Don't see it if You find stories about journalistic integrity boring, talky, and/or very similar, and don’t really care for these particular actors.
“There used to be a genre of Broadway comedy meant to be topical but not emotional...But ‘The Lifespan of a Fact’ clearly wants to be more than that, even if its raw material isn’t strong enough for drama...'Terrifically engaging but not as smart as it thinks.' That this doesn’t much matter as the play pingpongs along is the result of a terrific comic staging by Leigh Silverman. With its cast, its dead-on timing...it would probably nail its laughs even without the dialogue."

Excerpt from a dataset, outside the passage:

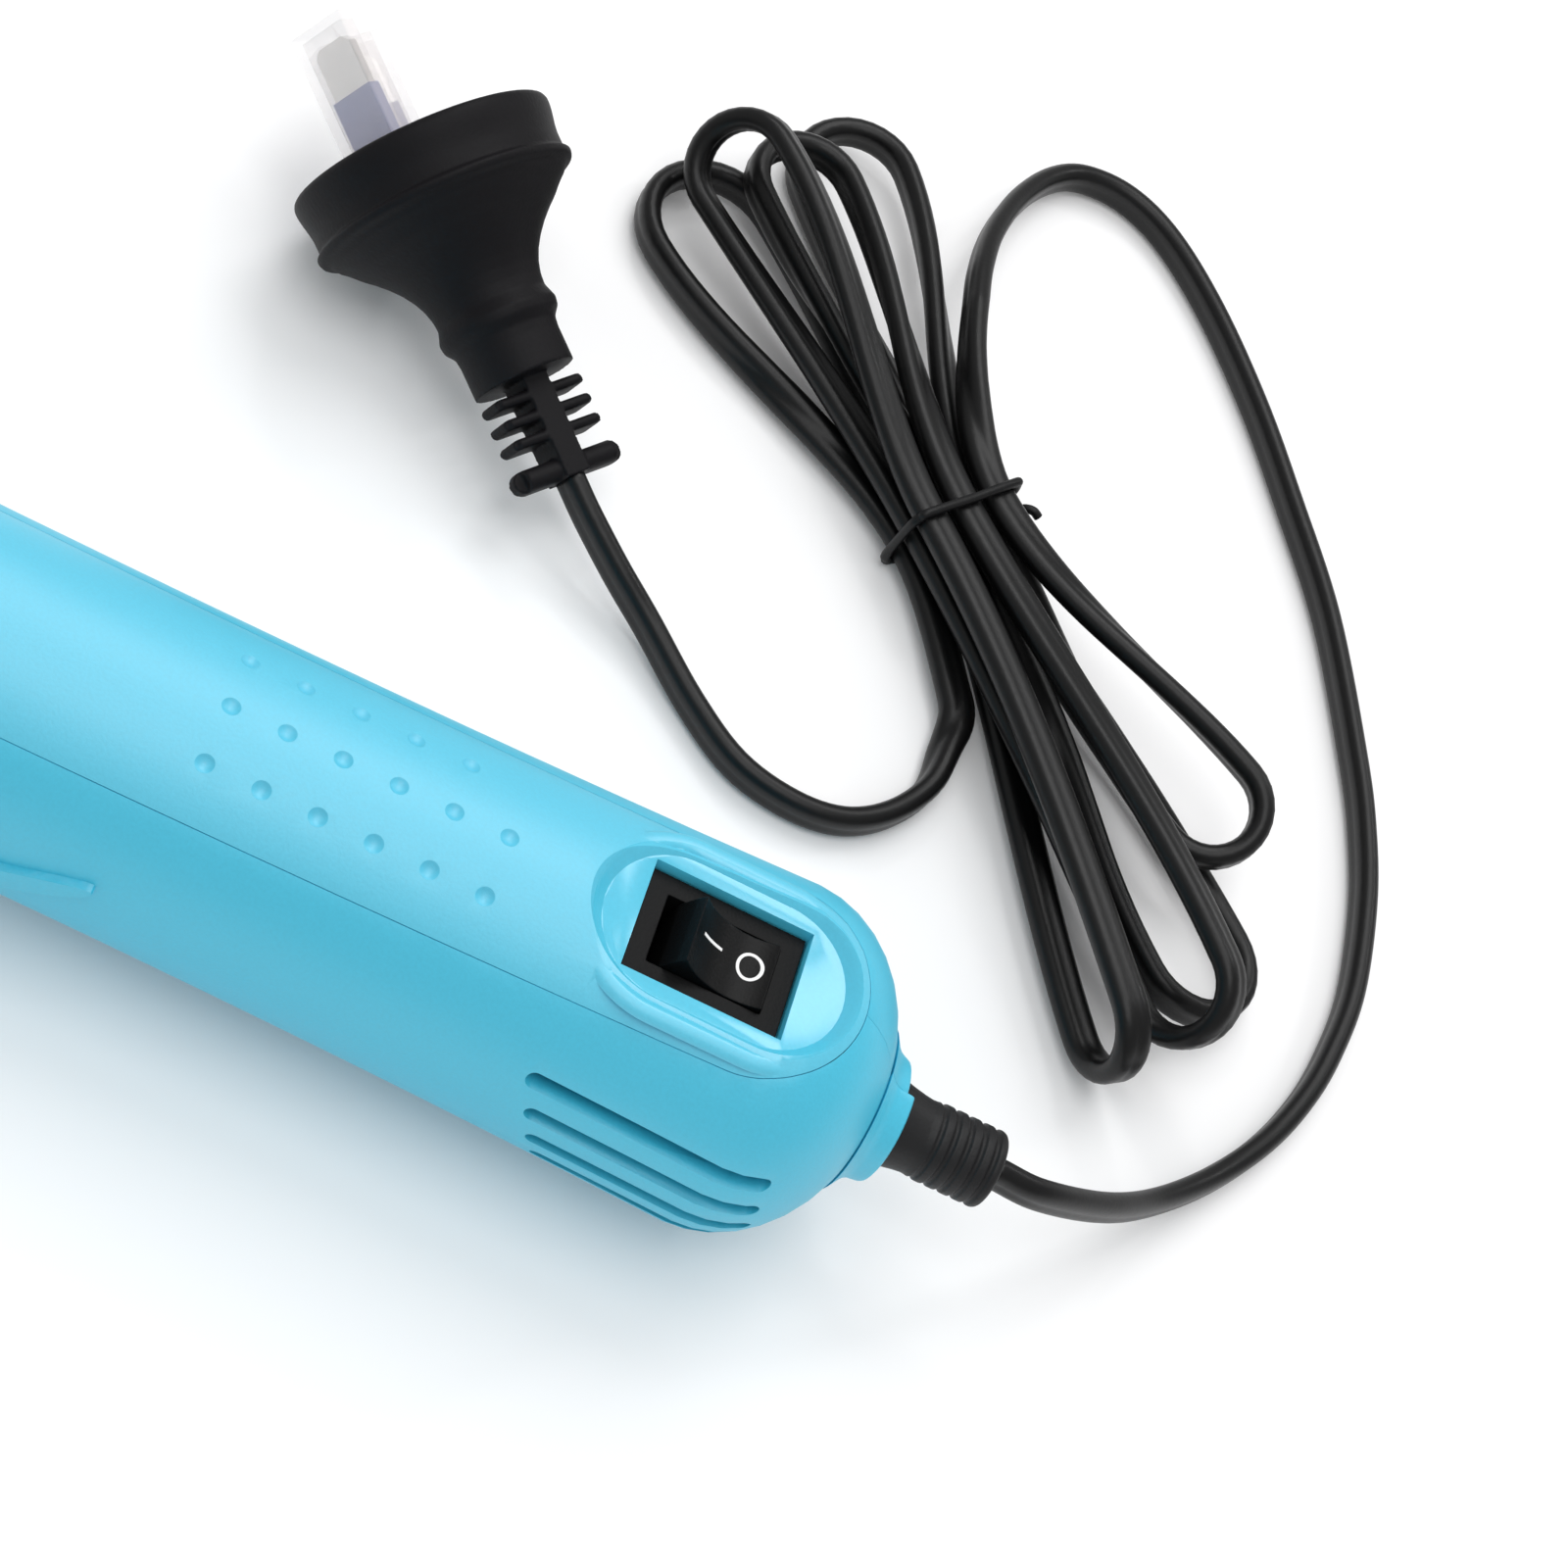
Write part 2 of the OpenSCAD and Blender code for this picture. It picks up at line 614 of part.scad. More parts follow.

“A quick and entertaining play that makes a good case for the value of truth...If Fingal gets the upper hand...it’s partly thanks to Radcliffe’s appeal as an actor. His Fingal may be a persnickity fussbudget with a dubious sense of which battles to pick, but his bite is the bite of an underdog...Cannavale’s D’Agata, by contrast, is arrogant and dismissive, and his resistance to Fingal’s critiques has an undercurrent of vanity...Like most issue plays, this one ends on a note of ambiguity.”
"Directed with a light touch and a sense for gradual crescendo...and constructed with elegance and precision on all fronts...’The Lifespan of a Fact’ gives you the satisfying rush of a good mystery or a crossword puzzle. Your brain gets to go the gym for 90 minutes. But it doesn’t get to go home feeling pumped and complacent. Instead, in a way that’s both invigorating and unsettling, the show leaves you hanging. It suspends you...and challenges you to find your own way out.”
"Thus are the battle lines drawn: soulful artist vs. nitpicking pedant, in John’s view; amoral fabricator vs. ethical realist, in Jim’s...For such a conceit to work, we have to believe in the merit of the thing that is in dispute. Is one essay really worth all this fuss?...As the play goes on, and its initially sharp comedy dulls into a repetitive deadlock, it becomes clear that John is a martyr not to his notion of poetic truth but to the demands of his paper-thin writerly pride."
“The exchanges have the vigorous back-and-forth zing of a sweaty squash match, not to mention a stinging relevance to so much of what's been happening for years now in American social, cultural and political discourse. It's hard to imagine this pithy play ever being more timely or more ideally cast, and the dynamic of the three actors is thrilling to watch...As riveting as Jones and Cannavale are, however, the real revelation here is Radcliffe...You can’t take your eyes off him.”
“An intriguing story, and three fine, famous actors to play it. But the outcome never feels quite as consequential as it should, possibly because it isn’t actually that ambiguous...The ending comes on with surprising emotional resonance, though the impact of its final moments mostly serves to remind theatergoers that the rest of ‘Lifespan’ could have used another, altruistic kind of fiction: more plot — and true emotional detail — than its bare facts can provide. "
“Radcliffe proves to be a master of comedy in ‘The Lifespan of a Fact’... If we were living through a different moment in time, the writer’s fabricated but emotionally wrenching 'truth' would easily outweigh the fact-checker’s chilly reality of events. But with the leader of our nation stomping on truth as we know it, and the very essence of reality imperiled by political fact-stretchers, the debate at the heart of this play transcends comedy and demands serious attention."
“For most of its length, this admirably compact play is a rib-bustingly funny farce in which things go from very bad to far worse in nothing flat. Toward the end, though, Messrs. Kareken, Murrell and Farrell skillfully modulate into a darker key...While you may not buy the surprise ending...you’ll like everything else about ‘The Lifespan of a Fact’, including the letter-perfect acting, Silverman’s snappy direction and Mimi Lien’s quick-change set.”